Start of MATERIAL
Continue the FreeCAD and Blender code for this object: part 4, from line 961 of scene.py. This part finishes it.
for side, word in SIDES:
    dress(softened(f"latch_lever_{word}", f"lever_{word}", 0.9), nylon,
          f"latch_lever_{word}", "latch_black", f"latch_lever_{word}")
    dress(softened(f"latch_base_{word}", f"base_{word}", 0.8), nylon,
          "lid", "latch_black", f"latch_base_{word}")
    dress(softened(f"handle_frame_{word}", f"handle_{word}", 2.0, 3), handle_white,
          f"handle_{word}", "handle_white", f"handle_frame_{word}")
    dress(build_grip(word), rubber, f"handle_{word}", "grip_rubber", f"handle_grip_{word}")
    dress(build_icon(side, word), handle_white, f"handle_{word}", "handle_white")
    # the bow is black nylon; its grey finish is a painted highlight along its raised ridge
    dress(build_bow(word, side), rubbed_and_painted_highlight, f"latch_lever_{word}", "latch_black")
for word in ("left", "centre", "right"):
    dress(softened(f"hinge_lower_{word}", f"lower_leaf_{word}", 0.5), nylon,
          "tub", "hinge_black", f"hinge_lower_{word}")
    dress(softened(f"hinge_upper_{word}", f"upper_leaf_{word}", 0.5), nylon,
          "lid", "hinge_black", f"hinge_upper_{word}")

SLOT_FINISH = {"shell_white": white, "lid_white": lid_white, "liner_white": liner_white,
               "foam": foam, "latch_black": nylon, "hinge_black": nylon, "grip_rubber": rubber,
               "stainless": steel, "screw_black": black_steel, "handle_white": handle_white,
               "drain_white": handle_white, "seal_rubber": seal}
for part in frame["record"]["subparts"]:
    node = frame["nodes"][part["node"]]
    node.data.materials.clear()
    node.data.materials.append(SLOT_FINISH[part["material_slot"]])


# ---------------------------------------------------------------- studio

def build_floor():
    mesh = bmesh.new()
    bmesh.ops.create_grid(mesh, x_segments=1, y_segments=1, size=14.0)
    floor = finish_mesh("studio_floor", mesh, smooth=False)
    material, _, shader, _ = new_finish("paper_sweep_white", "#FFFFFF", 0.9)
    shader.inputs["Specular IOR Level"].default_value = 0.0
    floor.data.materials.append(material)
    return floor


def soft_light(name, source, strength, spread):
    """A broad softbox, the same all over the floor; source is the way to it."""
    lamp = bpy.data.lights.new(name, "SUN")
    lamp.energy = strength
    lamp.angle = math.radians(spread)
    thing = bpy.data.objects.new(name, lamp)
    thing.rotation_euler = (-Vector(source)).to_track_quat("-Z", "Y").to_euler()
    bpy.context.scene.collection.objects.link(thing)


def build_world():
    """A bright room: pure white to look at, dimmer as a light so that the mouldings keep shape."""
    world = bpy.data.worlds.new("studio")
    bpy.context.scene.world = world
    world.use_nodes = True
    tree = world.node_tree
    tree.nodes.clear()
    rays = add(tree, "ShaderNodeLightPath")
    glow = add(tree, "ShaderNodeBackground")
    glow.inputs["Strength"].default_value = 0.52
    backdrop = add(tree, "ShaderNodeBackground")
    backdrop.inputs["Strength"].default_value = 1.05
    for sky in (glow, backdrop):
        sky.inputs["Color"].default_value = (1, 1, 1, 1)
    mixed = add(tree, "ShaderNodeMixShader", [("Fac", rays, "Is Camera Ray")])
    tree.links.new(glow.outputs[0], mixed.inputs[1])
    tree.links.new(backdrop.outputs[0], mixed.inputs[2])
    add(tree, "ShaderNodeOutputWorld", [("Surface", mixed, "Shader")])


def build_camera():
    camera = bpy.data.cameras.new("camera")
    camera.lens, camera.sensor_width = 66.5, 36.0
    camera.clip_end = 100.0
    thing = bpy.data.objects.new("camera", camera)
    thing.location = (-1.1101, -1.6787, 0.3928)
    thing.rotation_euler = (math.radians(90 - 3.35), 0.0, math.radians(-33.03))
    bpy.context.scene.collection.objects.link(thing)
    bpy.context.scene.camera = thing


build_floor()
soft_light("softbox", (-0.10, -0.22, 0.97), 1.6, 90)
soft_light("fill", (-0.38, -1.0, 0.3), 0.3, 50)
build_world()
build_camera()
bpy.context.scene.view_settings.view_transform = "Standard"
End of MATERIAL
**GOAL OF THE EXERCISE**
Return the whole listing exactly.

**SOLUTION TO THIS PROBLEM**
Continue the FreeCAD and Blender code for this object: part 4, from line 961 of scene.py. This part finishes it.
for side, word in SIDES:
    dress(softened(f"latch_lever_{word}", f"lever_{word}", 0.9), nylon,
          f"latch_lever_{word}", "latch_black", f"latch_lever_{word}")
    dress(softened(f"latch_base_{word}", f"base_{word}", 0.8), nylon,
          "lid", "latch_black", f"latch_base_{word}")
    dress(softened(f"handle_frame_{word}", f"handle_{word}", 2.0, 3), handle_white,
          f"handle_{word}", "handle_white", f"handle_frame_{word}")
    dress(build_grip(word), rubber, f"handle_{word}", "grip_rubber", f"handle_grip_{word}")
    dress(build_icon(side, word), handle_white, f"handle_{word}", "handle_white")
    # the bow is black nylon; its grey finish is a painted highlight along its raised ridge
    dress(build_bow(word, side), rubbed_and_painted_highlight, f"latch_lever_{word}", "latch_black")
for word in ("left", "centre", "right"):
    dress(softened(f"hinge_lower_{word}", f"lower_leaf_{word}", 0.5), nylon,
          "tub", "hinge_black", f"hinge_lower_{word}")
    dress(softened(f"hinge_upper_{word}", f"upper_leaf_{word}", 0.5), nylon,
          "lid", "hinge_black", f"hinge_upper_{word}")

SLOT_FINISH = {"shell_white": white, "lid_white": lid_white, "liner_white": liner_white,
               "foam": foam, "latch_black": nylon, "hinge_black": nylon, "grip_rubber": rubber,
               "stainless": steel, "screw_black": black_steel, "handle_white": handle_white,
               "drain_white": handle_white, "seal_rubber": seal}
for part in frame["record"]["subparts"]:
    node = frame["nodes"][part["node"]]
    node.data.materials.clear()
    node.data.materials.append(SLOT_FINISH[part["material_slot"]])


# ---------------------------------------------------------------- studio

def build_floor():
    mesh = bmesh.new()
    bmesh.ops.create_grid(mesh, x_segments=1, y_segments=1, size=14.0)
    floor = finish_mesh("studio_floor", mesh, smooth=False)
    material, _, shader, _ = new_finish("paper_sweep_white", "#FFFFFF", 0.9)
    shader.inputs["Specular IOR Level"].default_value = 0.0
    floor.data.materials.append(material)
    return floor


def soft_light(name, source, strength, spread):
    """A broad softbox, the same all over the floor; source is the way to it."""
    lamp = bpy.data.lights.new(name, "SUN")
    lamp.energy = strength
    lamp.angle = math.radians(spread)
    thing = bpy.data.objects.new(name, lamp)
    thing.rotation_euler = (-Vector(source)).to_track_quat("-Z", "Y").to_euler()
    bpy.context.scene.collection.objects.link(thing)


def build_world():
    """A bright room: pure white to look at, dimmer as a light so that the mouldings keep shape."""
    world = bpy.data.worlds.new("studio")
    bpy.context.scene.world = world
    world.use_nodes = True
    tree = world.node_tree
    tree.nodes.clear()
    rays = add(tree, "ShaderNodeLightPath")
    glow = add(tree, "ShaderNodeBackground")
    glow.inputs["Strength"].default_value = 0.52
    backdrop = add(tree, "ShaderNodeBackground")
    backdrop.inputs["Strength"].default_value = 1.05
    for sky in (glow, backdrop):
        sky.inputs["Color"].default_value = (1, 1, 1, 1)
    mixed = add(tree, "ShaderNodeMixShader", [("Fac", rays, "Is Camera Ray")])
    tree.links.new(glow.outputs[0], mixed.inputs[1])
    tree.links.new(backdrop.outputs[0], mixed.inputs[2])
    add(tree, "ShaderNodeOutputWorld", [("Surface", mixed, "Shader")])


def build_camera():
    camera = bpy.data.cameras.new("camera")
    camera.lens, camera.sensor_width = 66.5, 36.0
    camera.clip_end = 100.0
    thing = bpy.data.objects.new("camera", camera)
    thing.location = (-1.1101, -1.6787, 0.3928)
    thing.rotation_euler = (math.radians(90 - 3.35), 0.0, math.radians(-33.03))
    bpy.context.scene.collection.objects.link(thing)
    bpy.context.scene.camera = thing


build_floor()
soft_light("softbox", (-0.10, -0.22, 0.97), 1.6, 90)
soft_light("fill", (-0.38, -1.0, 0.3), 0.3, 50)
build_world()
build_camera()
bpy.context.scene.view_settings.view_transform = "Standard"